The Service then distributes traffic across available Pods.

payment-service
    ├── payment-pod-1
    ├── payment-pod-2
    └── payment-pod-3

This means load balancing occurs at multiple layers:

External Load Balancer
        │
        ▼
Ingress Controller Replicas
        │
        ▼
Kubernetes Services
        │
        ▼
Application Pods

Most organizations follow this pattern:

Few External Load Balancers
            │
            ▼
One or More Ingress Controllers
            │
            ▼
Many Internal ClusterIP Services

This provides a centralized and scalable traffic management architecture.

Typical Production Setup

A common Kubernetes deployment looks like this:

The individual application services usually remain internal:

spec:
  type: ClusterIP

while the Ingress Controller itself is typically exposed through a:

spec:
  type: LoadBalancer

service.

Scaling in Enterprise Environments

Scaling happens at several layers simultaneously.

External Load Balancer
        │
        ▼
Multiple Ingress Controller Replicas
        │
        ▼
Kubernetes Services
        │
        ▼
Multiple Application Pods

For example:

apiVersion: apps/v1
kind: Deployment
metadata:
  name: payment
spec:
  replicas: 5

The Ingress Controller routes traffic to the Service, and the Service distributes requests across all available Pod replicas

Conclusion

Kubernetes Services are excellent for service discovery and basic load balancing, but they have limitations when applications need advanced routing and enterprise-grade traffic management.
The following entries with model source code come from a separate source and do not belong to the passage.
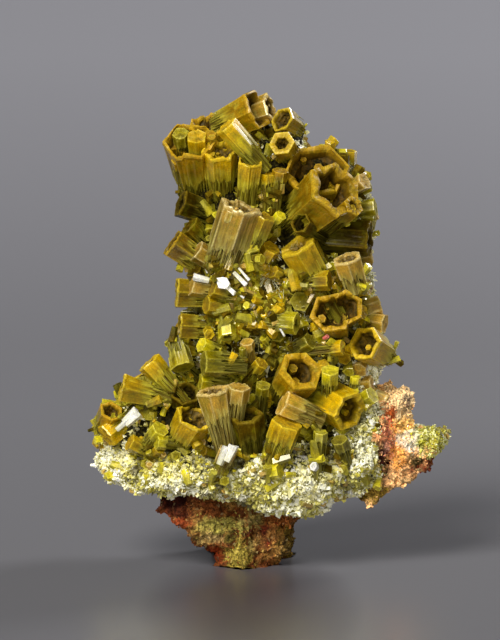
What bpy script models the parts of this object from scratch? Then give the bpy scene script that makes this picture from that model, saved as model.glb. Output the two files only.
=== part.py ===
"""Pyromorphite specimen: hoppered hexagonal crystals on a granular crust, over a limonite matrix.

Metres in the mesh, millimetres in the constants and tables below. +Z is up and the specimen
faces -Y. The origin is the centre of the flat broken foot that it stands on.

The pieces are described as they are seen from the front, in a view tipped VIEW_TILT above level:
`across` runs to the right and `up` rises from the foot's front tip, while `back` is the true
depth, positive away from the viewer.
"""

import math
import random
from collections import namedtuple

import bmesh
import bpy
from mathutils import Euler, Matrix, Vector, noise

MM = 0.001

# Driving dimensions, in millimetres
FOOT_FRONT = -5.5  # depth of the foot's front tip
FOOT_ACROSS = 0.1  # the foot's centre, as the view shows it
VIEW_TILT = math.radians(8.0)
GAP = 0.25  # clearance between pieces that grew against each other
CRUST_VOXEL = 0.75
CRUST_TRIANGLES = 900
MATRIX_VOXEL = 0.6
MATRIX_TRIANGLES = 900
BED_DEPTH = 1.0  # how far a crystal's root is set in the crust
ROOT_STEP = 0.25
LONGEST_ROOT = 6.0  # the most that a root is lengthened to reach the crust
CRYSTAL_SIDES = 6
SCATTER_SEED = 11
SCATTER_TRIES = 120
SCATTER_TILT = 0.65  # how unevenly the scattered crystals stand, as a share of their axis

# The tones of the crystals: base colour and roughness
TONES = {
    "brown": ((0.30, 0.19, 0.035, 1.0), 0.38),
    "gold": ((0.42, 0.29, 0.025, 1.0), 0.34),
    "olive": ((0.30, 0.27, 0.040, 1.0), 0.36),
    "lemon": ((0.55, 0.50, 0.035, 1.0), 0.34),
    "cream": ((0.55, 0.47, 0.240, 1.0), 0.42),
    "dark": ((0.13, 0.10, 0.022, 1.0), 0.40),
}
CRUST_LOOK = ((0.50, 0.50, 0.26, 1.0), 0.6)
MATRIX_LOOK = ((0.33, 0.12, 0.040, 1.0), 0.85)

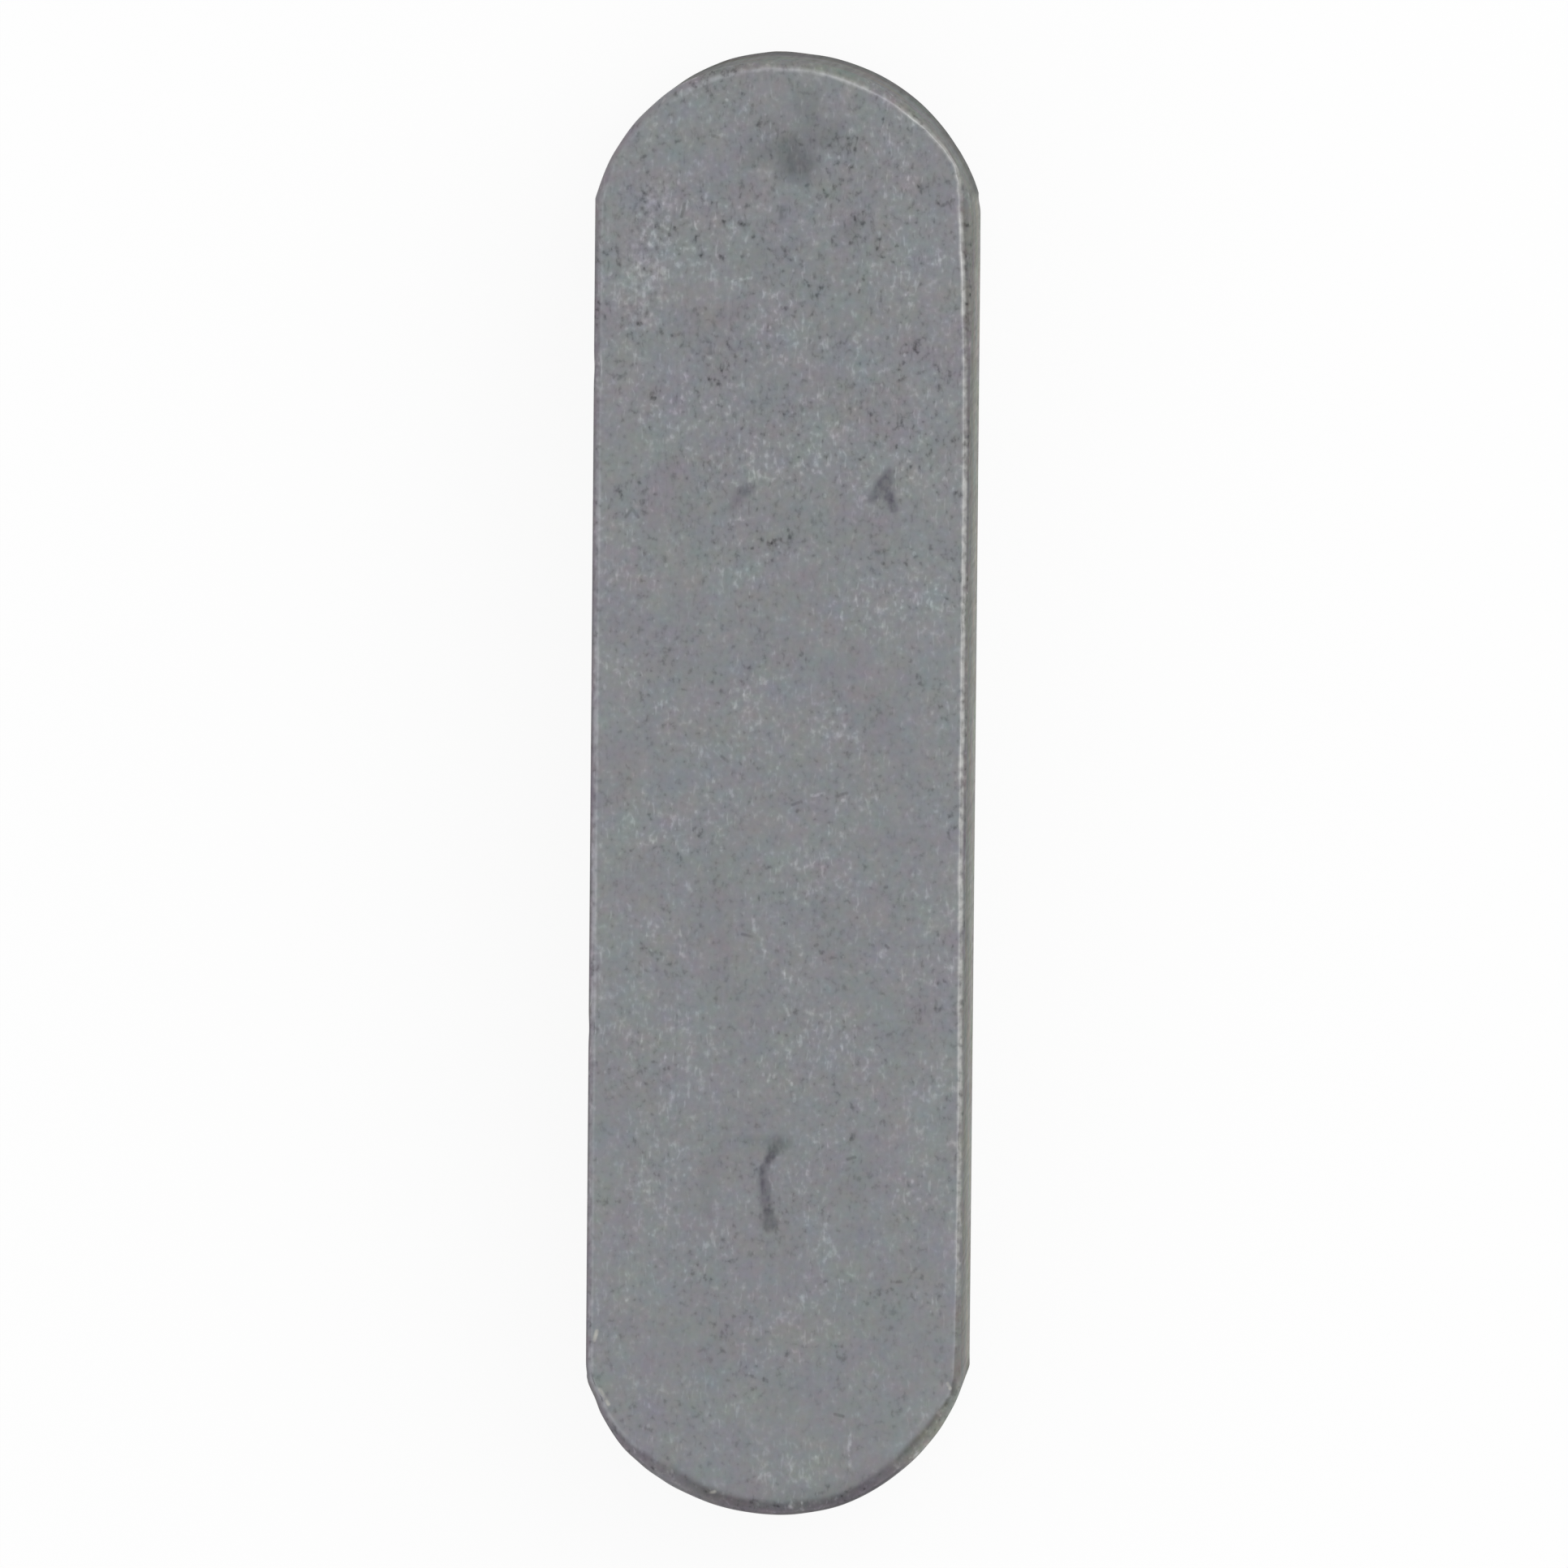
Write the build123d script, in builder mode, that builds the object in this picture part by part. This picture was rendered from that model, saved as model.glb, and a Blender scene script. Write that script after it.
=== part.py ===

Ingress solves these problems by:

• Reducing cloud costs

• Supporting path-based routing/host-based routing

• Enabling SSL/TLS termination

Providing a single-entry point for multiple applications

However, an Ingress resource alone is not enough. You also need an Ingress Controller such as NGINX to enforce the routing rules.

If Services are the roads connecting applications inside Kubernetes, then Ingress is the smart traffic controller that decides where external requests should go.